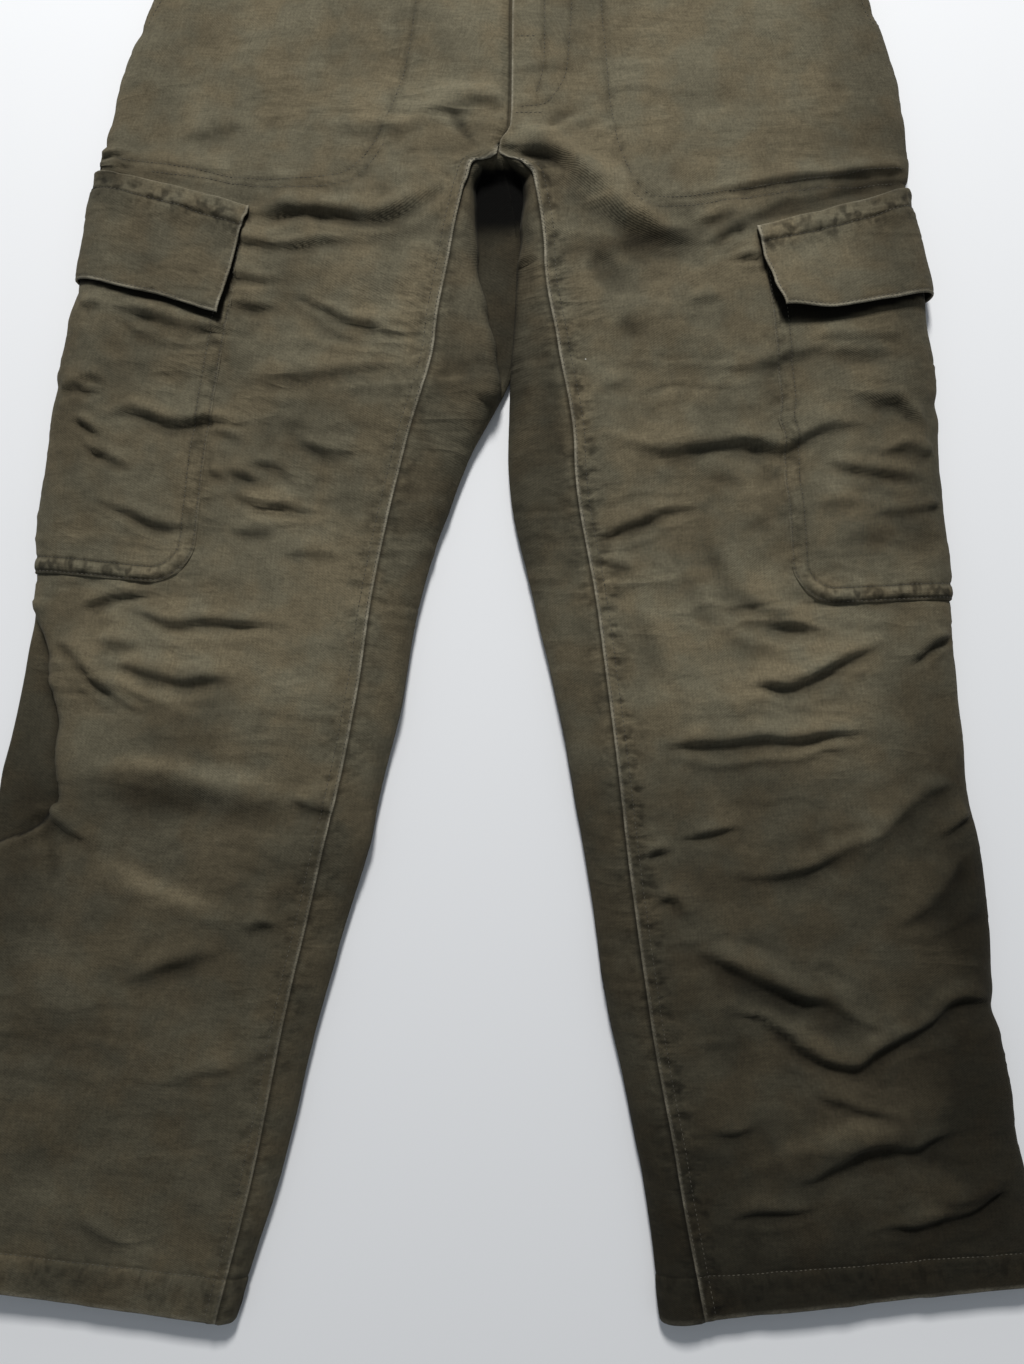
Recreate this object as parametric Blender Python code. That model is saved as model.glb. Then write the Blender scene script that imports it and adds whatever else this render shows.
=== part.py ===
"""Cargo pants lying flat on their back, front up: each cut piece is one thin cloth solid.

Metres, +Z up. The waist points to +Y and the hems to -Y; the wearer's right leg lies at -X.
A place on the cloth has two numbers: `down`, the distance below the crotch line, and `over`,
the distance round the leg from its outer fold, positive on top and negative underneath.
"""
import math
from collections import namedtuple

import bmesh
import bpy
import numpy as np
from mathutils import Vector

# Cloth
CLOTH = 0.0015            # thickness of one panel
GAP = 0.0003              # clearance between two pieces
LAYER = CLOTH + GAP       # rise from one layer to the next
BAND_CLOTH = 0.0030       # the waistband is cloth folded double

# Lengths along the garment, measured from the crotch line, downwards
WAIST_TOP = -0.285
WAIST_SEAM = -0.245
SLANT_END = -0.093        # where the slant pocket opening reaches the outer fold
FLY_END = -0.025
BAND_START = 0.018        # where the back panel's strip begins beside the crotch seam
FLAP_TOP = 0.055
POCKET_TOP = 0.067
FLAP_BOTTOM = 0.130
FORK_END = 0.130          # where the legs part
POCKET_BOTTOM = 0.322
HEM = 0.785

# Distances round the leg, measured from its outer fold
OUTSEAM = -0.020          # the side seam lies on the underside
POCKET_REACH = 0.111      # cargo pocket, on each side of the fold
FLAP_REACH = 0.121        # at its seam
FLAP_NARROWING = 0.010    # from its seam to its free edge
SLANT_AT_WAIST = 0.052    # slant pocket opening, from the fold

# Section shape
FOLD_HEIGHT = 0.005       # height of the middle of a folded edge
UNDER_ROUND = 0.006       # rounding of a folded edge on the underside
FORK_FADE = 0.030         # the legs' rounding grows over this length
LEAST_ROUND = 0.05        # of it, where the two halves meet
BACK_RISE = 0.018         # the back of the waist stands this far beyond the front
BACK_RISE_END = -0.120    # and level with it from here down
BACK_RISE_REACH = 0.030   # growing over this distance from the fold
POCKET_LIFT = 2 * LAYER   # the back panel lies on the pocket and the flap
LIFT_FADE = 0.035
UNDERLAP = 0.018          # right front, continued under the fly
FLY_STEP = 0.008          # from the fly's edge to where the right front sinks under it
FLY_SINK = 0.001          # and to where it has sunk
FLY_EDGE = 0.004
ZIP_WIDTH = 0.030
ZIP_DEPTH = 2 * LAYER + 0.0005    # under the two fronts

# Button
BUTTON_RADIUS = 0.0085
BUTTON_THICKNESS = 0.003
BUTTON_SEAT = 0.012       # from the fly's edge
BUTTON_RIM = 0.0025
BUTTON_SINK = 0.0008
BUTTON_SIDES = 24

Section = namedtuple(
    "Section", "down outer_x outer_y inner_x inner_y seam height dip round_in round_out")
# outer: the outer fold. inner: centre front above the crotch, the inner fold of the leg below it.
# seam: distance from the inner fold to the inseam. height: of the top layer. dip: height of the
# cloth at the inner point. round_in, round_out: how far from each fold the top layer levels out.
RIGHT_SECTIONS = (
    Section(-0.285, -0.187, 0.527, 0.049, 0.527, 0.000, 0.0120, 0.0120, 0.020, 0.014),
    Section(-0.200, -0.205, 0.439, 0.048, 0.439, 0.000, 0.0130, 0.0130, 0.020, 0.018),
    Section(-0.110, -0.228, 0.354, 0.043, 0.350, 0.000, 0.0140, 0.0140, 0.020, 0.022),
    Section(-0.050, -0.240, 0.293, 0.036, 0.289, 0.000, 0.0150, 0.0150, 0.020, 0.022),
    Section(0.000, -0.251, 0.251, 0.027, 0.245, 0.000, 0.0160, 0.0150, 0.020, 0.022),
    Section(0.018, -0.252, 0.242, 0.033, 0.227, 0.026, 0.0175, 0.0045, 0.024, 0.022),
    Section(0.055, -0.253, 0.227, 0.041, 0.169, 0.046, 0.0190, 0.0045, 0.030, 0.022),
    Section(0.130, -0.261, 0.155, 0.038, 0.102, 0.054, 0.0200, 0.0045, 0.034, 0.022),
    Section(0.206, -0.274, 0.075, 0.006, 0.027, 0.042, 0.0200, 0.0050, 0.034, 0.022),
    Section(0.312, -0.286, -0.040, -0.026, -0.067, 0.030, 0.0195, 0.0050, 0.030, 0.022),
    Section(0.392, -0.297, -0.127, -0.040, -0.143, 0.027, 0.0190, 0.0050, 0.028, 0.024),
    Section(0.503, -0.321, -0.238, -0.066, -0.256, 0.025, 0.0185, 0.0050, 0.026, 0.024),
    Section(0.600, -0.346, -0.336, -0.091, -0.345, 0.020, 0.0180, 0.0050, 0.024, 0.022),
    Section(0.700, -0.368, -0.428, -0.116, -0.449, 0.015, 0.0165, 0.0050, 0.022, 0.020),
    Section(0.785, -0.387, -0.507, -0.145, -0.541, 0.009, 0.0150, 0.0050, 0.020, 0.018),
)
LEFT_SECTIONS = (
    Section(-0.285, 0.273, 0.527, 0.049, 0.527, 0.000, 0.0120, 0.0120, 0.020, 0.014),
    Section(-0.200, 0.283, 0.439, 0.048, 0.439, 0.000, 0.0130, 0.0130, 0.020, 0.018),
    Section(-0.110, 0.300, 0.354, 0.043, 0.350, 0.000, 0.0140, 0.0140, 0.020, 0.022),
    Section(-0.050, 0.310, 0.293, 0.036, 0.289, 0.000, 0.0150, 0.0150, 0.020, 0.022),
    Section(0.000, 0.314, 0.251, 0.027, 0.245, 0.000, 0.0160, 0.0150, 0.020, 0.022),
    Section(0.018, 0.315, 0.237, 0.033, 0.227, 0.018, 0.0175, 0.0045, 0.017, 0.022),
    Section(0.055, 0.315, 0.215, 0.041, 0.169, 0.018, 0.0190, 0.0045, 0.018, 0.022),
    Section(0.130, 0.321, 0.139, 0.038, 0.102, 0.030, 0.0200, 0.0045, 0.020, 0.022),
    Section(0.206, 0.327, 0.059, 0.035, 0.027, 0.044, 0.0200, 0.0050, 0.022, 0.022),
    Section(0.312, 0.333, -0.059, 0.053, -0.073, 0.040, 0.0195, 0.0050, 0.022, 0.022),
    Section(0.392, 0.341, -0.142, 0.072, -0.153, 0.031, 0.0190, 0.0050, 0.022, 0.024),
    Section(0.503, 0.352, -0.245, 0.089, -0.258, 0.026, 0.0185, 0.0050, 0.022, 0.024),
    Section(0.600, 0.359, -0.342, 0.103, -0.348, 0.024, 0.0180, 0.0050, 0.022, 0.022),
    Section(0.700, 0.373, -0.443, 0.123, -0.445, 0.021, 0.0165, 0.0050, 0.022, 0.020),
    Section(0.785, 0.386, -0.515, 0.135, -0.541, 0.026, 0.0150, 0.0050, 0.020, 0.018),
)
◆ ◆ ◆
▶ _TASK_: Extract the full listing above without altering anything.

▶ _ANSWER TO THE PROBLEM_:
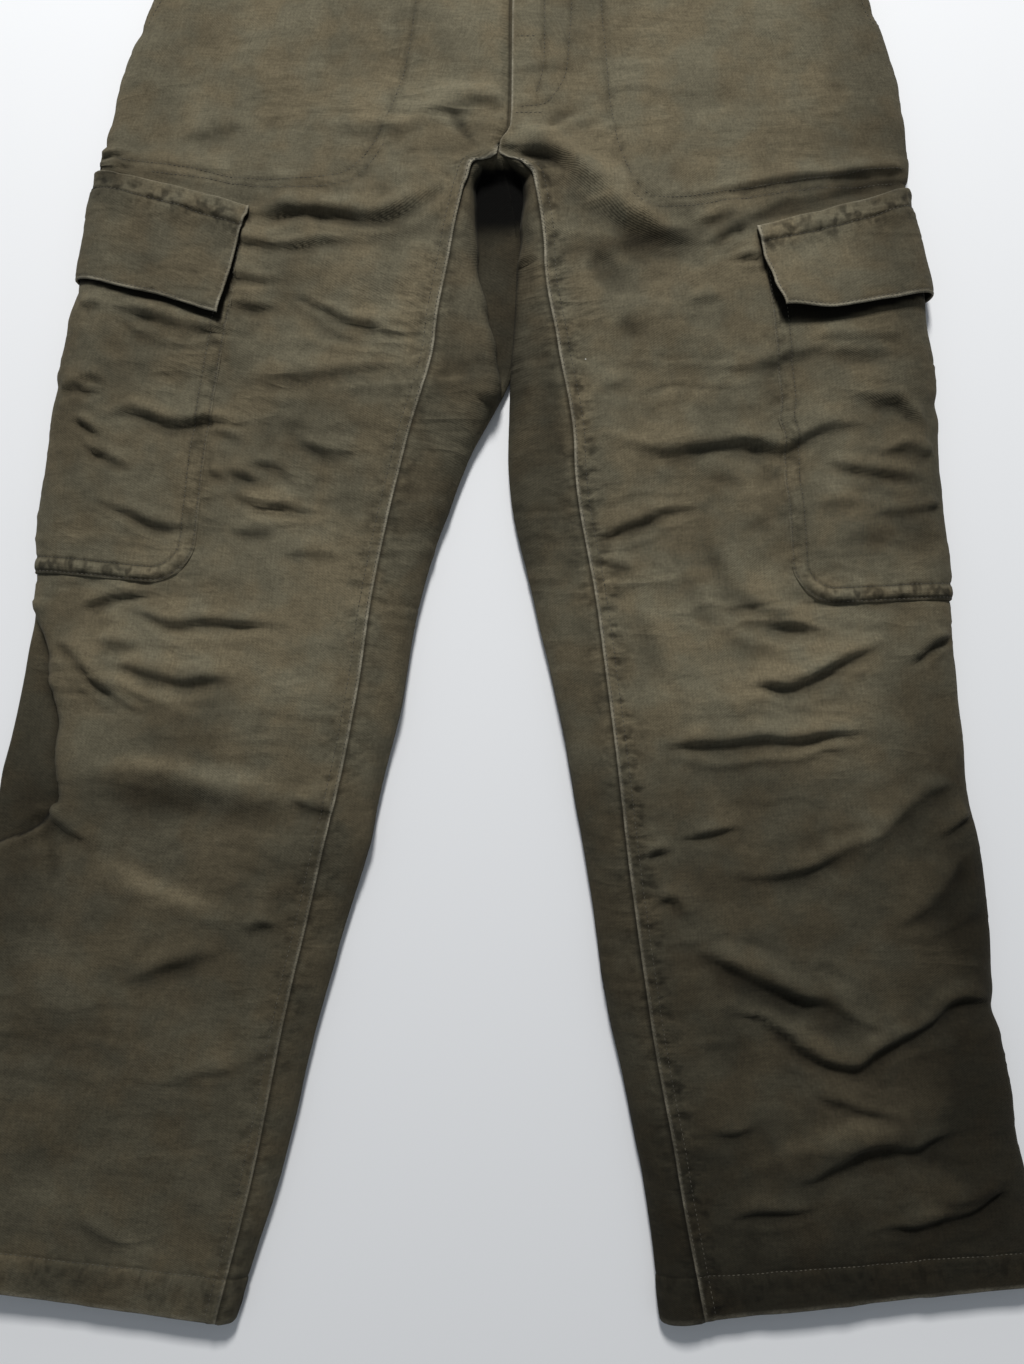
Recreate this object as parametric Blender Python code. That model is saved as model.glb. Then write the Blender scene script that imports it and adds whatever else this render shows.
=== part.py ===
"""Cargo pants lying flat on their back, front up: each cut piece is one thin cloth solid.

Metres, +Z up. The waist points to +Y and the hems to -Y; the wearer's right leg lies at -X.
A place on the cloth has two numbers: `down`, the distance below the crotch line, and `over`,
the distance round the leg from its outer fold, positive on top and negative underneath.
"""
import math
from collections import namedtuple

import bmesh
import bpy
import numpy as np
from mathutils import Vector

# Cloth
CLOTH = 0.0015            # thickness of one panel
GAP = 0.0003              # clearance between two pieces
LAYER = CLOTH + GAP       # rise from one layer to the next
BAND_CLOTH = 0.0030       # the waistband is cloth folded double

# Lengths along the garment, measured from the crotch line, downwards
WAIST_TOP = -0.285
WAIST_SEAM = -0.245
SLANT_END = -0.093        # where the slant pocket opening reaches the outer fold
FLY_END = -0.025
BAND_START = 0.018        # where the back panel's strip begins beside the crotch seam
FLAP_TOP = 0.055
POCKET_TOP = 0.067
FLAP_BOTTOM = 0.130
FORK_END = 0.130          # where the legs part
POCKET_BOTTOM = 0.322
HEM = 0.785

# Distances round the leg, measured from its outer fold
OUTSEAM = -0.020          # the side seam lies on the underside
POCKET_REACH = 0.111      # cargo pocket, on each side of the fold
FLAP_REACH = 0.121        # at its seam
FLAP_NARROWING = 0.010    # from its seam to its free edge
SLANT_AT_WAIST = 0.052    # slant pocket opening, from the fold

# Section shape
FOLD_HEIGHT = 0.005       # height of the middle of a folded edge
UNDER_ROUND = 0.006       # rounding of a folded edge on the underside
FORK_FADE = 0.030         # the legs' rounding grows over this length
LEAST_ROUND = 0.05        # of it, where the two halves meet
BACK_RISE = 0.018         # the back of the waist stands this far beyond the front
BACK_RISE_END = -0.120    # and level with it from here down
BACK_RISE_REACH = 0.030   # growing over this distance from the fold
POCKET_LIFT = 2 * LAYER   # the back panel lies on the pocket and the flap
LIFT_FADE = 0.035
UNDERLAP = 0.018          # right front, continued under the fly
FLY_STEP = 0.008          # from the fly's edge to where the right front sinks under it
FLY_SINK = 0.001          # and to where it has sunk
FLY_EDGE = 0.004
ZIP_WIDTH = 0.030
ZIP_DEPTH = 2 * LAYER + 0.0005    # under the two fronts

# Button
BUTTON_RADIUS = 0.0085
BUTTON_THICKNESS = 0.003
BUTTON_SEAT = 0.012       # from the fly's edge
BUTTON_RIM = 0.0025
BUTTON_SINK = 0.0008
BUTTON_SIDES = 24

Section = namedtuple(
    "Section", "down outer_x outer_y inner_x inner_y seam height dip round_in round_out")
# outer: the outer fold. inner: centre front above the crotch, the inner fold of the leg below it.
# seam: distance from the inner fold to the inseam. height: of the top layer. dip: height of the
# cloth at the inner point. round_in, round_out: how far from each fold the top layer levels out.
RIGHT_SECTIONS = (
    Section(-0.285, -0.187, 0.527, 0.049, 0.527, 0.000, 0.0120, 0.0120, 0.020, 0.014),
    Section(-0.200, -0.205, 0.439, 0.048, 0.439, 0.000, 0.0130, 0.0130, 0.020, 0.018),
    Section(-0.110, -0.228, 0.354, 0.043, 0.350, 0.000, 0.0140, 0.0140, 0.020, 0.022),
    Section(-0.050, -0.240, 0.293, 0.036, 0.289, 0.000, 0.0150, 0.0150, 0.020, 0.022),
    Section(0.000, -0.251, 0.251, 0.027, 0.245, 0.000, 0.0160, 0.0150, 0.020, 0.022),
    Section(0.018, -0.252, 0.242, 0.033, 0.227, 0.026, 0.0175, 0.0045, 0.024, 0.022),
    Section(0.055, -0.253, 0.227, 0.041, 0.169, 0.046, 0.0190, 0.0045, 0.030, 0.022),
    Section(0.130, -0.261, 0.155, 0.038, 0.102, 0.054, 0.0200, 0.0045, 0.034, 0.022),
    Section(0.206, -0.274, 0.075, 0.006, 0.027, 0.042, 0.0200, 0.0050, 0.034, 0.022),
    Section(0.312, -0.286, -0.040, -0.026, -0.067, 0.030, 0.0195, 0.0050, 0.030, 0.022),
    Section(0.392, -0.297, -0.127, -0.040, -0.143, 0.027, 0.0190, 0.0050, 0.028, 0.024),
    Section(0.503, -0.321, -0.238, -0.066, -0.256, 0.025, 0.0185, 0.0050, 0.026, 0.024),
    Section(0.600, -0.346, -0.336, -0.091, -0.345, 0.020, 0.0180, 0.0050, 0.024, 0.022),
    Section(0.700, -0.368, -0.428, -0.116, -0.449, 0.015, 0.0165, 0.0050, 0.022, 0.020),
    Section(0.785, -0.387, -0.507, -0.145, -0.541, 0.009, 0.0150, 0.0050, 0.020, 0.018),
)
LEFT_SECTIONS = (
    Section(-0.285, 0.273, 0.527, 0.049, 0.527, 0.000, 0.0120, 0.0120, 0.020, 0.014),
    Section(-0.200, 0.283, 0.439, 0.048, 0.439, 0.000, 0.0130, 0.0130, 0.020, 0.018),
    Section(-0.110, 0.300, 0.354, 0.043, 0.350, 0.000, 0.0140, 0.0140, 0.020, 0.022),
    Section(-0.050, 0.310, 0.293, 0.036, 0.289, 0.000, 0.0150, 0.0150, 0.020, 0.022),
    Section(0.000, 0.314, 0.251, 0.027, 0.245, 0.000, 0.0160, 0.0150, 0.020, 0.022),
    Section(0.018, 0.315, 0.237, 0.033, 0.227, 0.018, 0.0175, 0.0045, 0.017, 0.022),
    Section(0.055, 0.315, 0.215, 0.041, 0.169, 0.018, 0.0190, 0.0045, 0.018, 0.022),
    Section(0.130, 0.321, 0.139, 0.038, 0.102, 0.030, 0.0200, 0.0045, 0.020, 0.022),
    Section(0.206, 0.327, 0.059, 0.035, 0.027, 0.044, 0.0200, 0.0050, 0.022, 0.022),
    Section(0.312, 0.333, -0.059, 0.053, -0.073, 0.040, 0.0195, 0.0050, 0.022, 0.022),
    Section(0.392, 0.341, -0.142, 0.072, -0.153, 0.031, 0.0190, 0.0050, 0.022, 0.024),
    Section(0.503, 0.352, -0.245, 0.089, -0.258, 0.026, 0.0185, 0.0050, 0.022, 0.024),
    Section(0.600, 0.359, -0.342, 0.103, -0.348, 0.024, 0.0180, 0.0050, 0.022, 0.022),
    Section(0.700, 0.373, -0.443, 0.123, -0.445, 0.021, 0.0165, 0.0050, 0.022, 0.020),
    Section(0.785, 0.386, -0.515, 0.135, -0.541, 0.026, 0.0150, 0.0050, 0.020, 0.018),
)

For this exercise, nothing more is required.